Should I pick an LMS-first or content-first platform?
Depends on whether you have existing content. If you’re authoring most courses internally, an LMS-first platform with strong authoring tools (SCORM, xAPI) makes sense. If you need broad regulatory coverage out of the box and don’t have a learning design team, a content-first marketplace platform delivers faster time-to-value. Most HR teams under 1,000 employees do better with marketplace platforms.
How do I evaluate audit-readiness during a vendor demo?

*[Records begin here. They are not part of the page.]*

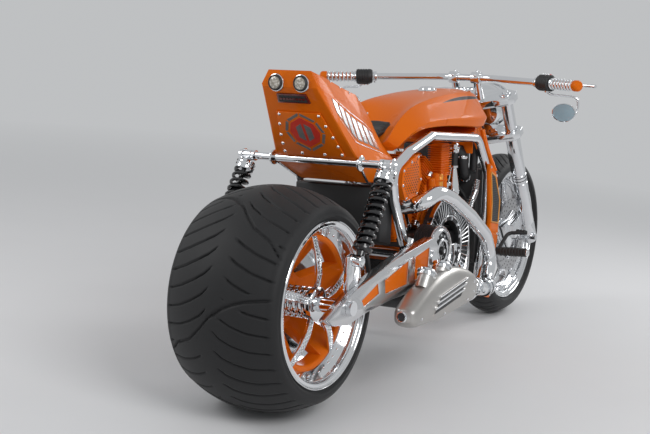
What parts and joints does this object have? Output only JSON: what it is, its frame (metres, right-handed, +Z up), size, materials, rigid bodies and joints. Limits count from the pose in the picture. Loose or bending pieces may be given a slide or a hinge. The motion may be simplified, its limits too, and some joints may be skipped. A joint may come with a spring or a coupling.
{
  "type": "chopper motorcycle",
  "caption": "Custom chopper motorcycle with a very wide rear tyre, raised faceted tail, long tank and raked chrome fork, leaning on its side stand.",
  "frame": {"origin": "on the floor under the centre of the whole machine's bounding box, as it leans on its side stand", "axes": "+X forward, towards the front wheel; +Y to the rider's left, the side stand's side; +Z up"},
  "size_m": [2.38, 1.1086, 1.0217],
  "materials": {
    "orange_paint": "high gloss clear coat",
    "chrome": "mirror plated",
    "polished_alloy": "polished",
    "satin_alloy": "satin, brushed",
    "black_engine": "satin black coat",
    "black_coils": "gloss black",
    "tyre_rubber": "matt",
    "belt_rubber": "matt",
    "black_plastic": "matt",
    "seat_leather": "satin",
    "lamp_lens": "clear",
    "brake_steel": "ground"
  },
  "bodies": {
    "frame": {"frame_rail_right": "chrome", "frame_rail_left": "chrome", "steering_head": "orange_paint", "swingarm_pivot": "chrome", "fuel_tank": "orange_paint", "seat_pad": "seat_leather", "tail_cowl": "orange_paint", "tail_plate": "orange_paint", "tail_lamps": "lamp_lens", "shock_bar": "chrome", "rear_shocks": "black_coils", "shock_carriers": "chrome", "swingarm_right": "polished_alloy", "swingarm_left": "polished_alloy", "swingarm_cross": "polished_alloy", "swingarm_inlays": "orange_paint", "rear_axle": "chrome", "rear_caliper": "chrome", "drive_belt": "belt_rubber", "front_pulley": "chrome", "belt_cover": "chrome", "crankcase": "black_engine", "cylinder_rear": "black_engine", "cylinder_front": "black_engine", "cylinder_cover": "orange_paint", "clutch_cover": "chrome", "exhaust_header": "chrome", "muffler": "satin_alloy", "radiator": "black_plastic", "radiator_shroud": "orange_paint", "battery_box": "black_plastic", "stand_hanger": "black_engine", "foot_controls": "chrome"},
    "rear_wheel": {"rear_tyre": "tyre_rubber", "rear_rim": "chrome", "rear_wheel_centre": "orange_paint", "rear_hub": "chrome", "rear_pulley": "chrome", "rear_disc": "brake_steel", "rear_spoke_straps": "chrome"},
    "fork": {"lower_clamp": "chrome", "upper_clamp": "chrome", "fork_leg_right": "chrome", "fork_leg_left": "chrome", "front_axle": "chrome", "front_calipers": "chrome", "handlebar": "chrome", "grips": "chrome", "switch_housings": "black_plastic", "levers": "chrome", "mirrors": "chrome", "headlight": "chrome"},
    "front_wheel": {"front_tyre": "tyre_rubber", "front_rim": "chrome", "front_wheel_centre": "orange_paint", "front_hub": "chrome", "front_discs": "brake_steel"},
    "side_stand": {"side_stand": "chrome"}
  },
  "joints": [
    {"name": "steering", "type": "hinge", "parent": "frame", "child": "fork", "pos_m": [0.57427, -0.01409, 0.80154], "axis": [-0.4848, 0.0914, 0.8698], "range_deg": [-30, 30]},
    {"name": "front_wheel_spin", "type": "hinge", "parent": "fork", "child": "front_wheel", "pos_m": [0.865, -0.06418, 0.32504], "axis": [0, 0.9945, -0.1045], "continuous": true},
    {"name": "rear_wheel_spin", "type": "hinge", "parent": "frame", "child": "rear_wheel", "pos_m": [-0.855, -0.06313, 0.33499], "axis": [0, 0.9945, -0.1045], "continuous": true},
    {"name": "side_stand_fold", "type": "hinge", "parent": "frame", "child": "side_stand", "pos_m": [0.05, 0.1337, 0.16046], "axis": [0, 0.9945, -0.1045], "range_deg": [0, 75]}
  ]
}
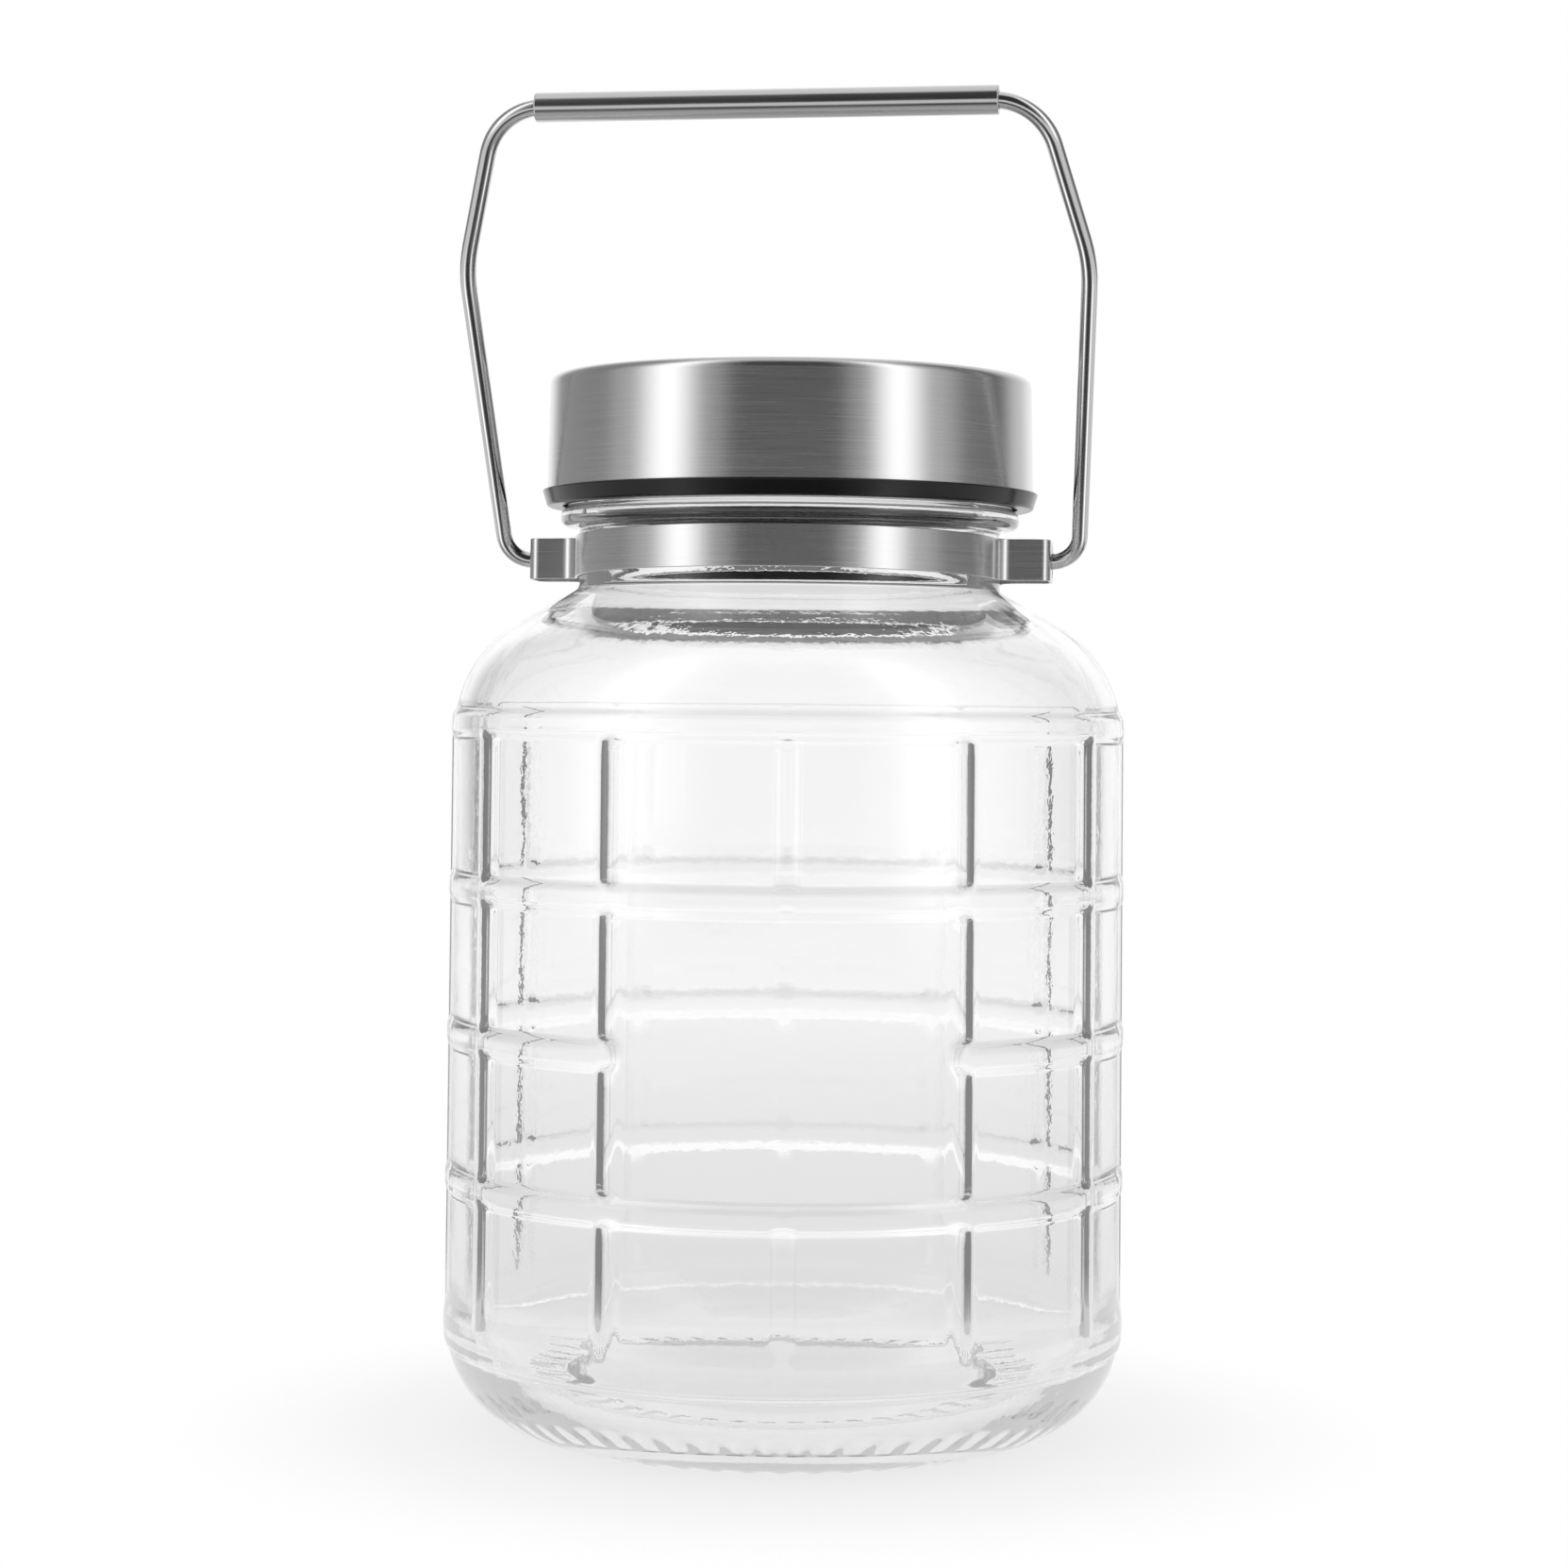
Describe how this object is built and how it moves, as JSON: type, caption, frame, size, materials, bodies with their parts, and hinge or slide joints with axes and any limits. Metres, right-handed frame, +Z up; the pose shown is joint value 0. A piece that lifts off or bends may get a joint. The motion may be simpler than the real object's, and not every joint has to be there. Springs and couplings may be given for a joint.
{
  "type": "glass storage jar",
  "caption": "Ribbed clear glass storage jar with a brushed steel screw lid, a steel strip round the neck and a swinging wire bail with a tube grip.",
  "frame": {"origin": "middle of the jar's base, on its axis, at the plane it stands on", "axes": "+Z up along the jar's axis; the plain label panel faces -Y; the bail's pivot axis lies 8.9 degrees off X, its +X end towards -Y"},
  "size_m": [0.1368, 0.1368, 0.2623],
  "materials": {
    "clear_glass": "clear pressed glass, smooth, slightly wavy",
    "lid_steel": "brushed round the rim",
    "liner_plastic": "black gloss",
    "band_steel": "brushed along the strip",
    "wire_steel": "drawn bright wire",
    "grip_steel": "brushed tube"
  },
  "bodies": {
    "jar": {"glass_jar": "clear_glass", "lid_shell": "lid_steel", "lid_liner": "liner_plastic", "neck_band": "band_steel"},
    "handle": {"handle_wire": "wire_steel", "handle_grip": "grip_steel"}
  },
  "joints": [
    {"name": "handle_swing", "type": "hinge", "parent": "jar", "child": "handle", "pos_m": [0, 0, 0.1739], "axis": [0.988, -0.1547, 0], "range_deg": [-150, 105]}
  ]
}
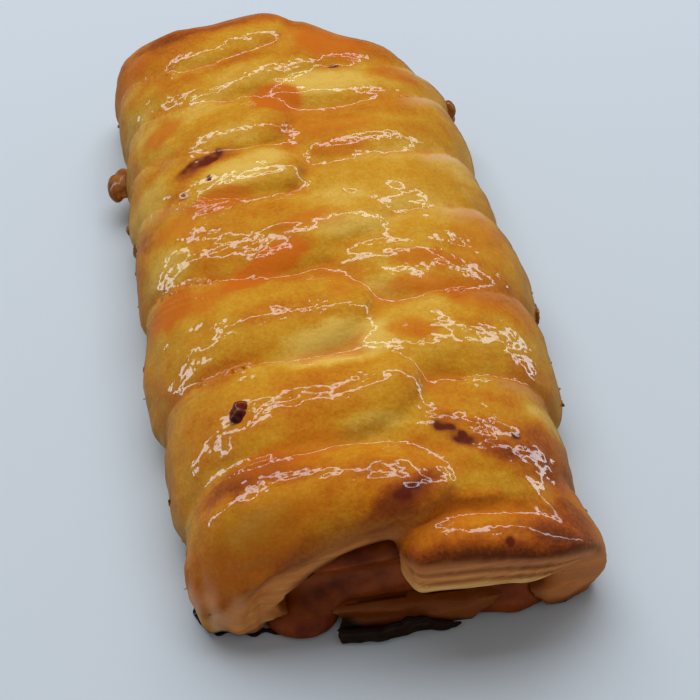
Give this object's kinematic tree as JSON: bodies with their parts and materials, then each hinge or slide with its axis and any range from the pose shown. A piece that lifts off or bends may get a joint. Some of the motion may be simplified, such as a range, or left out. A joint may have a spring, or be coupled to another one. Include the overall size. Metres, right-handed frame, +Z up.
{
  "type": "apple pastry braid",
  "caption": "Plaited puff pastry with cooked apple filling: strips folded over from both long sides under a shiny glaze, open at one end.",
  "frame": {"origin": "middle of the flat bottom, under the centre of the bounding box", "axes": "+Z up; +Y along the braid, from the open end to the closed far end; +X to the right as seen from the open end"},
  "size_m": [0.0937, 0.1635, 0.0332],
  "materials": {
    "glazed_pastry": "golden baked puff pastry under a wet-looking clear apricot glaze",
    "cooked_apple": "soft cooked apple in brown syrup, glossy and a little translucent",
    "scorched_sugar": "black burnt sugar, shiny and brittle",
    "baked_juice": "amber set juice, shiny"
  },
  "bodies": {
    "root": {"pastry": "glazed_pastry", "apple_filling": "cooked_apple", "scorched_juice": "scorched_sugar", "leaked_juice_left": "baked_juice", "leaked_juice_right": "baked_juice"}
  },
  "joints": []
}
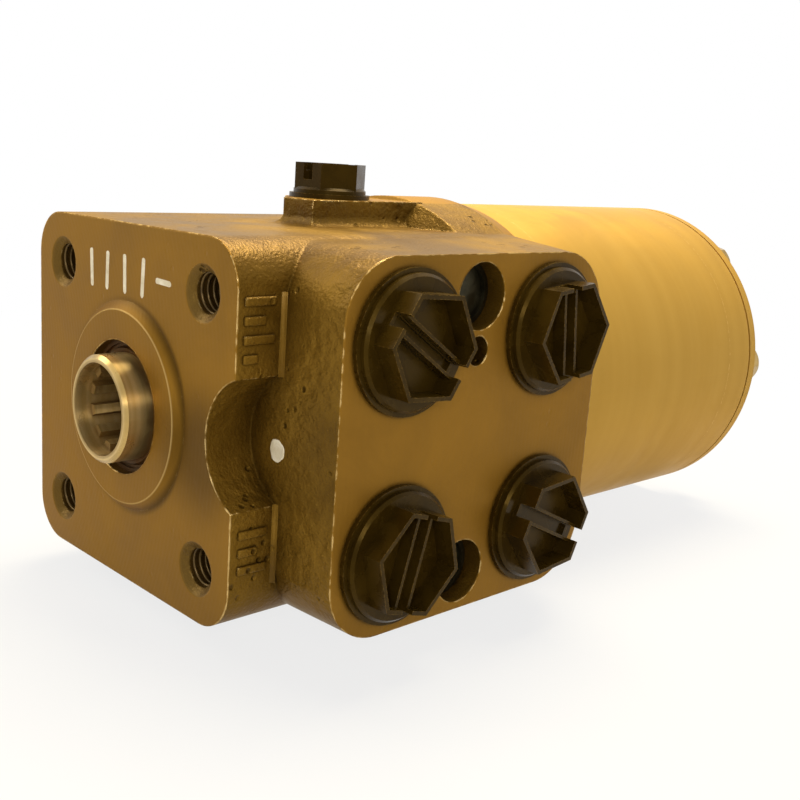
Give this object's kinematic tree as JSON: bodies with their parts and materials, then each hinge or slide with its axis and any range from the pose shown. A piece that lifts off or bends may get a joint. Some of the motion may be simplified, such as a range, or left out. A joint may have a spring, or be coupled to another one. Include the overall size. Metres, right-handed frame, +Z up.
{
  "type": "orbital steering unit",
  "caption": "Hydrostatic steering unit: cast valve housing with a square column flange, ports on one side, a splined input and a round gear set at the rear.",
  "frame": {"origin": "centre of the four column holes, on the column mounting face", "axes": "+Y along the spool axis from the column face to the end cover, +X out of the port face, +Z up out of the pilot port pad"},
  "size_m": [0.1146, 0.2111, 0.1034],
  "materials": {
    "cast_iron_oiled": "rough oiled casting with machined faces",
    "machined_iron": "turned and ground, lightly oiled",
    "ground_steel": "ground and hardened",
    "hard_steel": "hardened and polished",
    "sheet_steel": "pressed and deburred",
    "spring_steel": "blued spring strip",
    "forged_steel": "forged, splines cut",
    "zinc_steel": "zinc plated with yellow passivation",
    "aluminium_washer": "soft annealed",
    "black_rubber": "moulded nitrile",
    "dark_plastic": "moulded, glossy"
  },
  "bodies": {
    "unit_body": {"housing": "cast_iron_oiled", "cup_plugs": "zinc_steel", "dust_seal": "black_rubber", "shaft_seal": "black_rubber", "outer_race": "hard_steel", "gerotor_ring": "machined_iron", "distributor_plate": "machined_iron", "end_cover": "machined_iron", "o_ring_housing": "black_rubber", "o_ring_plate": "black_rubber", "o_ring_cover": "black_rubber", "cover_screws": "zinc_steel", "special_screw": "zinc_steel", "screw_washers": "aluminium_washer", "ball_bushing": "sheet_steel", "port_plug_p": "dark_plastic", "port_plug_t": "dark_plastic", "port_plug_l": "dark_plastic", "port_plug_r": "dark_plastic", "pilot_port_plug": "dark_plastic"},
    "sleeve_body": {"sleeve": "ground_steel", "inner_race": "hard_steel", "spring_ring": "sheet_steel", "cross_pin": "hard_steel", "centring_springs": "spring_steel"},
    "spool_body": {"spool": "ground_steel"},
    "cage_body": {"needle_cage": "sheet_steel", "thrust_needles": "hard_steel"},
    "orbit_body": {"spacer": "forged_steel"},
    "star_body": {"gerotor_star": "ground_steel"},
    "shaft_body": {"drive_shaft": "forged_steel"},
    "ball_body": {"check_ball": "hard_steel"}
  },
  "joints": [
    {"name": "sleeve_turn", "type": "hinge", "parent": "unit_body", "child": "sleeve_body", "pos_m": [0, 0, 0], "axis": [0, 1, 0], "continuous": true},
    {"name": "spool_offset", "type": "hinge", "parent": "sleeve_body", "child": "spool_body", "pos_m": [0, 0, 0], "axis": [0, 1, 0], "range_deg": [-8, 8], "stiffness_Nm_per_rad": 10, "deforming": ["centring_springs"]},
    {"name": "cage_turn", "type": "hinge", "parent": "unit_body", "child": "cage_body", "pos_m": [0, 0.014, 0], "axis": [0, 1, 0], "continuous": true},
    {"name": "star_orbit", "type": "hinge", "parent": "unit_body", "child": "orbit_body", "pos_m": [0, 0.144, 0], "axis": [0, 1, 0], "continuous": true},
    {"name": "star_spin", "type": "hinge", "parent": "orbit_body", "child": "star_body", "pos_m": [0.003, 0.144, 0], "axis": [0, 1, 0], "continuous": true},
    {"name": "drive_shaft_spin", "type": "hinge", "parent": "orbit_body", "child": "shaft_body", "pos_m": [0, 0.046, 0], "axis": [0.0246, 0.9997, 0], "continuous": true},
    {"name": "check_ball_lift", "type": "slide", "parent": "unit_body", "child": "ball_body", "axis": [0, 1, 0], "range_m": [0, 0.0012]}
  ],
  "couplings": [
    {"joint": "cage_turn", "follows": "sleeve_turn", "ratio": 0.5},
    {"joint": "star_orbit", "follows": "sleeve_turn", "ratio": -6},
    {"joint": "star_spin", "follows": "sleeve_turn", "ratio": 7},
    {"joint": "drive_shaft_spin", "follows": "sleeve_turn", "ratio": 7}
  ]
}
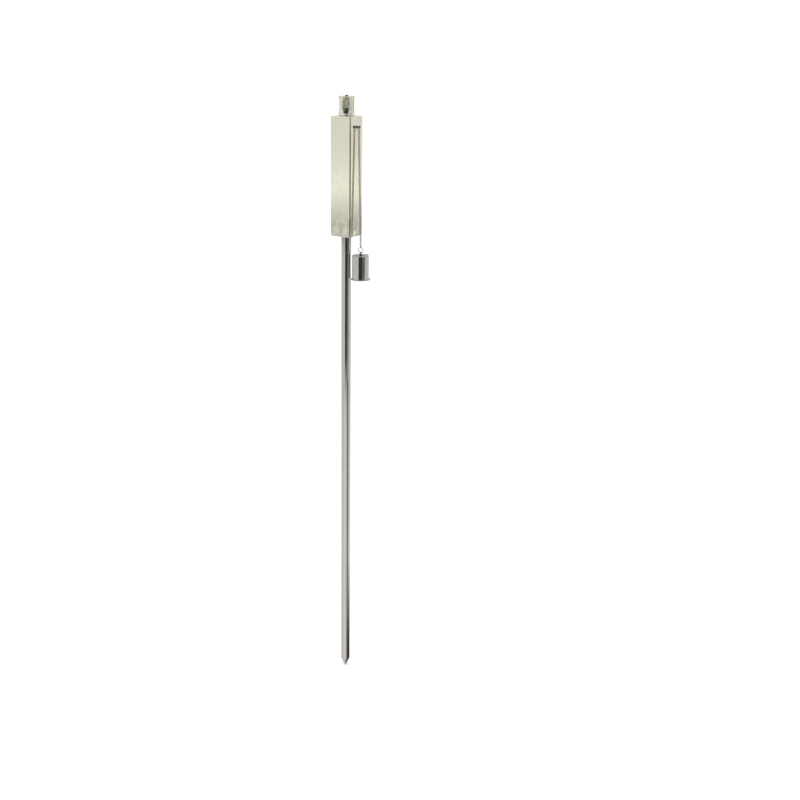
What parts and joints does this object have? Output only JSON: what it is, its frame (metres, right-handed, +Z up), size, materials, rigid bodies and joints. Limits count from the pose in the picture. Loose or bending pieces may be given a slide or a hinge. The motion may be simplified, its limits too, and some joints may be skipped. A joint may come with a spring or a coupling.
{
  "type": "garden torch",
  "caption": "Lamp-oil garden torch: a windowed wick burner on a square steel housing, a round pole with a ground point, and a snuffer bell hung on a link chain.",
  "frame": {"origin": "on the pole's axis, at the shoulder where the ground point meets the pole", "axes": "+Z up along the pole; -Y out of the broad front face; +X out of the face that carries the chain"},
  "size_m": [0.0909, 0.0544, 1.46],
  "materials": {
    "satin_steel": "satin, fine vertical grain",
    "polished_steel": "polished",
    "chain_steel": "tumbled",
    "dark_steel": "blackened",
    "tinned_steel": "tinned",
    "glass_fibre": "braided",
    "fibre_gasket": "pressed fibre",
    "rubber_pad": "matt"
  },
  "bodies": {
    "torch": {"ground_point": "polished_steel", "pole_lower": "polished_steel", "pole_middle": "polished_steel", "pole_upper": "polished_steel", "pole_studs": "dark_steel", "pole_sockets": "dark_steel", "housing_shell": "satin_steel", "housing_top_plate": "satin_steel", "housing_bottom_plate": "satin_steel", "canister_pad": "rubber_pad", "fuel_canister": "tinned_steel", "canister_lid": "tinned_steel", "filler_neck": "polished_steel", "chain_pin": "dark_steel", "pin_washer": "polished_steel", "pin_nut": "polished_steel"},
    "burner_seal": {"burner_gasket": "fibre_gasket"},
    "burner": {"burner_base": "satin_steel", "burner_guard": "polished_steel", "wick_holder": "dark_steel", "holder_nut": "polished_steel"},
    "wick": {"wick": "glass_fibre"},
    "chain_top": {"top_ring": "chain_steel", "chain_top_links": "chain_steel"},
    "chain_bend": {"chain_bend_links": "chain_steel"},
    "chain_long": {"chain_long_links": "chain_steel"},
    "chain_end": {"chain_end_links": "chain_steel"},
    "end_ring": {"end_ring": "chain_steel"},
    "snuffer": {"snuffer_bell": "polished_steel", "snuffer_eyelet": "dark_steel", "eyelet_nut": "polished_steel"}
  },
  "joints": [
    {"name": "burner_lift", "type": "slide", "parent": "torch", "child": "burner_seal", "axis": [0, 0, 1], "range_m": [0, 0.006]},
    {"name": "burner_turn", "type": "hinge", "parent": "burner_seal", "child": "burner", "pos_m": [0, 0, 1.391], "axis": [0, 0, 1], "range_deg": [0, 1080]},
    {"name": "wick_slide", "type": "slide", "parent": "burner", "child": "wick", "axis": [0, 0, 1], "range_m": [-0.01, 0.008]},
    {"name": "chain_swing", "type": "hinge", "parent": "torch", "child": "chain_top", "pos_m": [0.033, 0, 1.3665], "axis": [1, 0, 0], "range_deg": [-75, 75]},
    {"name": "chain_bend_upper", "type": "hinge", "parent": "chain_top", "child": "chain_bend", "pos_m": [0.0343, 0, 1.31487], "axis": [0, -1, 0], "range_deg": [0, 110]},
    {"name": "chain_bend_middle", "type": "hinge", "parent": "chain_bend", "child": "chain_long", "pos_m": [0.03483, 0, 1.29393], "axis": [0, 1, 0], "range_deg": [-110, 0]},
    {"name": "chain_bend_lower", "type": "hinge", "parent": "chain_long", "child": "chain_end", "pos_m": [0.03825, 0, 1.15777], "axis": [0, -1, 0], "range_deg": [0, 110]},
    {"name": "ring_tilt", "type": "hinge", "parent": "chain_end", "child": "end_ring", "pos_m": [0.04, 0, 1.0882], "axis": [0, 1, 0], "range_deg": [-70, 0]},
    {"name": "snuffer_swing", "type": "hinge", "parent": "end_ring", "child": "snuffer", "pos_m": [0.04, 0, 1.0771], "axis": [1, 0, 0], "range_deg": [-80, 80]}
  ],
  "couplings": [
    {"joint": "burner_lift", "follows": "burner_turn", "m_per_rad": 0.00031831}
  ]
}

Ask the vendor to walk through a specific audit scenario: an OSHA inspector visit, an EEOC harassment training audit, or a HIPAA training completion review. Watch how many clicks it takes to produce the report, whether the export is formatted for the auditor’s expected schema, and whether the data includes timestamps, certificate IDs, and trainer attribution. If the demo glosses over this, it’s not audit-ready.
What integrations are most important for an HR compliance platform?
HRIS bidirectional sync (Workday, ADP, BambooHR, Rippling) is the most important for keeping employee data current and pushing completion records back. SSO (SAML 2.0 or OIDC) is required for any employer with more than a few hundred employees. Calendar integration (Google Workspace or Microsoft 365) for live training events is helpful but rarely mission-critical.
Can a compliance training platform handle multi-state harassment training requirements?
The good ones can. State-specific harassment training (CA SB 1343, NY State and NYC, IL, CT, ME, WA) requires content versioned for each jurisdiction and an assignment engine that routes employees to the right version based on work location. Ask vendors specifically how they handle a remote employee in California whose manager is in Texas — the assignment logic varies significantly across platforms.